The book misses the parts of Franklin I wanted to know better. That’s my real disappointment. Franklin was a clever man. This portrayal reduces him to an accomplished pol.

In the abstract listening to audiobooks seems a good way to make the most of my daily drive to-and-from Hartford. I hope they’re not all like this one.

14 thoughts on “Ben Franklin And Reading Without Looking”

  1. Spent my high school years reading Cliff Notes, rather than the required literature. My bad. Now that I’m not required to read the classsics, I’m enjoying them on audio books. Covered some Dickens, Hardy, Austen, Hemingway, Fitzgerald, Dumas, Bronte, etc. Sorry I missed them when I was younger. But I’m sure enjoying them as I drive around SW Florida.

  2. Hey Geoff! I have two free Audible three month memberships to give away. No strings or credit cards required. I have been a member for a number of years and love listening to books. You get three books free. Email me if you want one of them. Christy from Milford.

  3. Rest assured they’re not all like that. I’ve been listening to audio books for years, some I like the reader and some I don’t understand and thus don’t like the book. It depends who the reader is, really. I find that listening to my audio books in the car while driving to work or shopping or whatever makes the commute less stressful and I really get into the story (usually once I arrive at my destination). Don’t give up, get more audio books and find your favorite reader once you do, you’ll love it!

  4. Books on CD have saved my husband his sanity for many years. He used to commute to Danbury from Hamden, now just to Shelton. My kids also love them. Many days they are up in their rooms hanging out listening. There are lots of great books out there. The best reader in my family’s opinion is Jim Dale on the Harry Potter series.

  5. I too find Franklin an interesting character. The thing I found most intriguing was his reason for dis-inheriting his son. A real feet of clay moment.

  6. I talk to a lot of people who listen to books while driving. I think it is almost as dangerous as texting. To enjoy a book, you have to pay attention. You should be paying attention to where your driving.

  7. I love listening to audio books. I drive from Sturbridge, MA to Newington, CT everyday – over an hour each way and audio books have saved me from severe frustration and boredom. There are certainly narrators that have made me want to pull out my hair, but I have found some audio versions that pull me in better than reading the physical copies.

  8. Next assignment: Walter Isaacson’s bio of Steve Jobs. It explains the man far beyond the bounds of a headline or a sound byte.
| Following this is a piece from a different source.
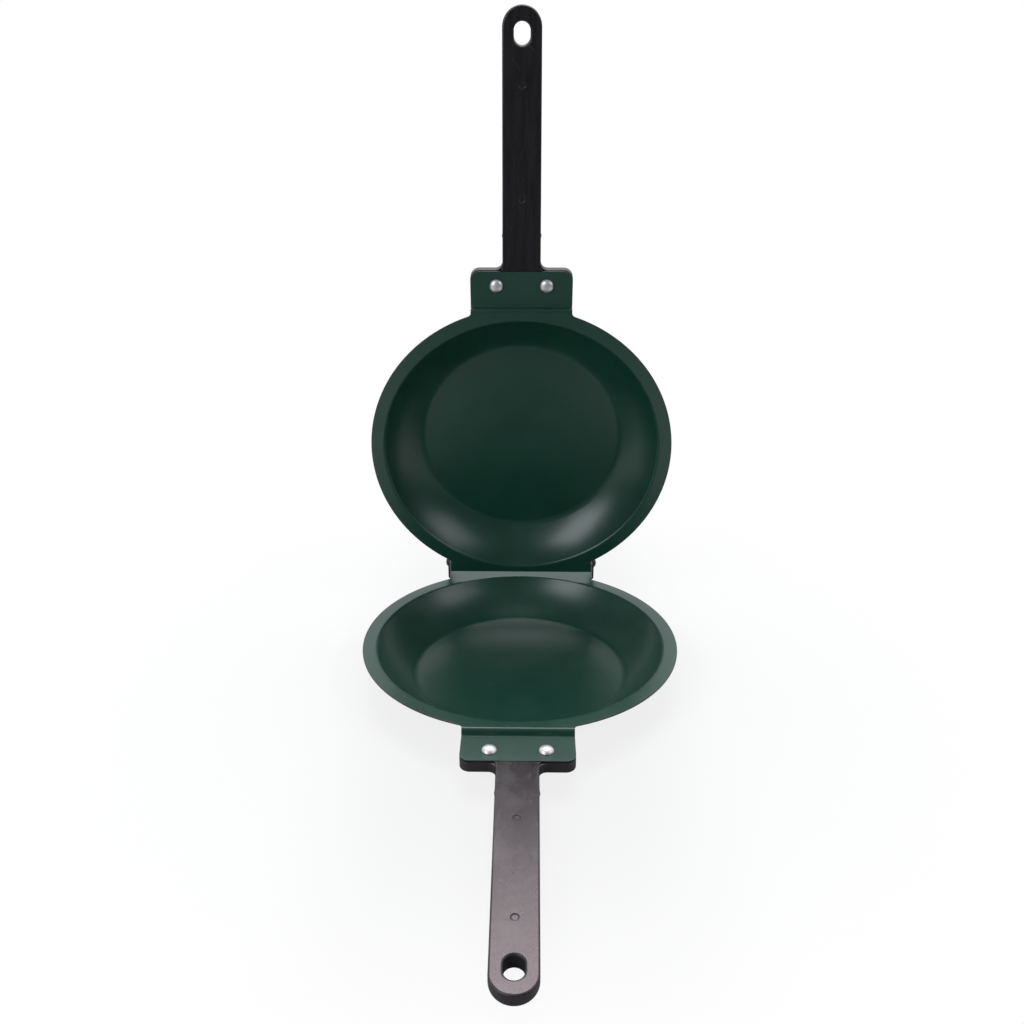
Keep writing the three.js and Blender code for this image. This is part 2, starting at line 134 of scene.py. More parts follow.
class Sheet:
    """The cooking side of a pressed sheet, gathered from patches whose shared edges join up."""

    def __init__(self):
        self.points, self.normals, self.faces, self.known = [], [], [], {}

    def corner(self, point, normal):
        key = tuple(round(c, weld_digits) + 0.0 for c in point)
        if key not in self.known:
            self.known[key] = len(self.points)
            self.points.append(Vector(point))
            self.normals.append(Vector(normal).normalized())
        return self.known[key]

    def face(self, corners):
        loop = [c for i, c in enumerate(corners) if c != corners[i - 1]]
        if len(loop) < 3:
            return
        area = sum((self.points[a].cross(self.points[b]) for a, b in zip(loop, loop[1:] + loop[:1])),
                   Vector())
        out = sum((self.normals[c] for c in loop), Vector())
        self.faces.append(loop if area.dot(out) > 0 else loop[::-1])

    def grid(self, rows):
        """Rows of (point, normal) with as many places in each."""
        ids = [[self.corner(*place) for place in row] for row in rows]
        for low, high in zip(ids, ids[1:]):
            for i in range(len(low) - 1):
                self.face([low[i], low[i + 1], high[i + 1], high[i]])

    def plate(self, outline, holes, lift, normal):
        """A flat part with an outline and round holes. lift turns its 2D places into points."""
        loops = [outline] + [arc(x, y, radius, 0, math.tau, hole_steps)[:-1] for x, y, radius in holes]
        flat, edges = [], []
        for loop in loops:
            base = len(flat)
            flat += [Vector(p) for p in loop]
            edges += [(base + i, base + (i + 1) % len(loop)) for i in range(len(loop))]
        places, _, triangles, *_ = delaunay_2d_cdt(flat, edges, [], 1, plate_tolerance)
        ids = [self.corner(lift(*p), normal) for p in places]
        for triangle in triangles:
            middle = sum((places[i] for i in triangle), Vector((0, 0))) / 3
            if all((middle - Vector(hole[:2])).length > hole[2] for hole in holes):
                self.face([ids[i] for i in triangle])

    def solid(self, name, face_material, back_material):
        """Gives the sheet its thickness, a rounded cut edge and its two finishes."""
        count = len(self.points)
        points = self.points + [p - n * sheet for p, n in zip(self.points, self.normals)]
        used = {(a, b) for face in self.faces for a, b in zip(face, face[1:] + face[:1])}
        walls = [[b, a, a + count, b + count] for a, b in used if (b, a) not in used]
        backs = [[i + count for i in reversed(face)] for face in self.faces]
        mesh = bpy.data.meshes.new(name)
        mesh.from_pydata([p * MM for p in points], [], self.faces + backs + walls)
        mesh.materials.append(face_material)
        mesh.materials.append(back_material)
        for polygon in mesh.polygons:
            polygon.material_index = int(polygon.index >= len(self.faces))
            polygon.use_smooth = True
        made = bpy.data.objects.new(name, mesh)
        bpy.context.collection.objects.link(made)
        bevel = made.modifiers.new("cut edge", "BEVEL")
        bevel.width, bevel.segments = cut_edge_round * MM, cut_edge_steps
        bevel.limit_method, bevel.angle_limit = "ANGLE", cut_edge_angle
        bevel.use_clamp_overlap, bevel.material = False, 1
        made.modifiers.new("flat faces", "WEIGHTED_NORMAL").keep_sharp = True
        return made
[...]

    Happy New Year, Geoff and all the Foxes,


  9. Suggestion for an e-listen: Bill Bryson’s In A Sunburned Country. lOL funny. Also, a Walk in the Woods…not as funny, but based in the US instead of Australia. Both are travel books, but don’t seem like it. You can focus on somethinelse for a few minutes and not lose track of anything.

  10. Geoff, have you tried Ben’s autobiography? Its interesting, but the language seems true to his day. I have it on my kindle, not that that makes a difference, other than it was free, along with a lot of other classics I cliff-noted my way through in high school, eons ago.

  11. FUNNY! I am also listening to this very same book (on CD 17 of the unabridged) after having recently listened to Isaacson’s Jobs bio. I was a little disappointed to find that unlike the Jobs bio the Franklin bio seems heavily weighted towards the last couple decades of his life. At least insofar as offering the little detail stories that can be found sprinkled evenly throughout the Jobs bio. Anyway, happy listening. I’ll be moving onto his Einstein book next. Aloha!

  12. You might want to check out Neil Gaiman’s new audiobook imprint on After suffering through bad audiobook versions of his books and hearing many horror stories from fellow authors and readers about bad readings and weirdly abridged versions, he decided to do it himself and get actors who actually know how to read and make the results engaging to read his friends’ books. There are only a few titles so far, but the list will grow a lot this year.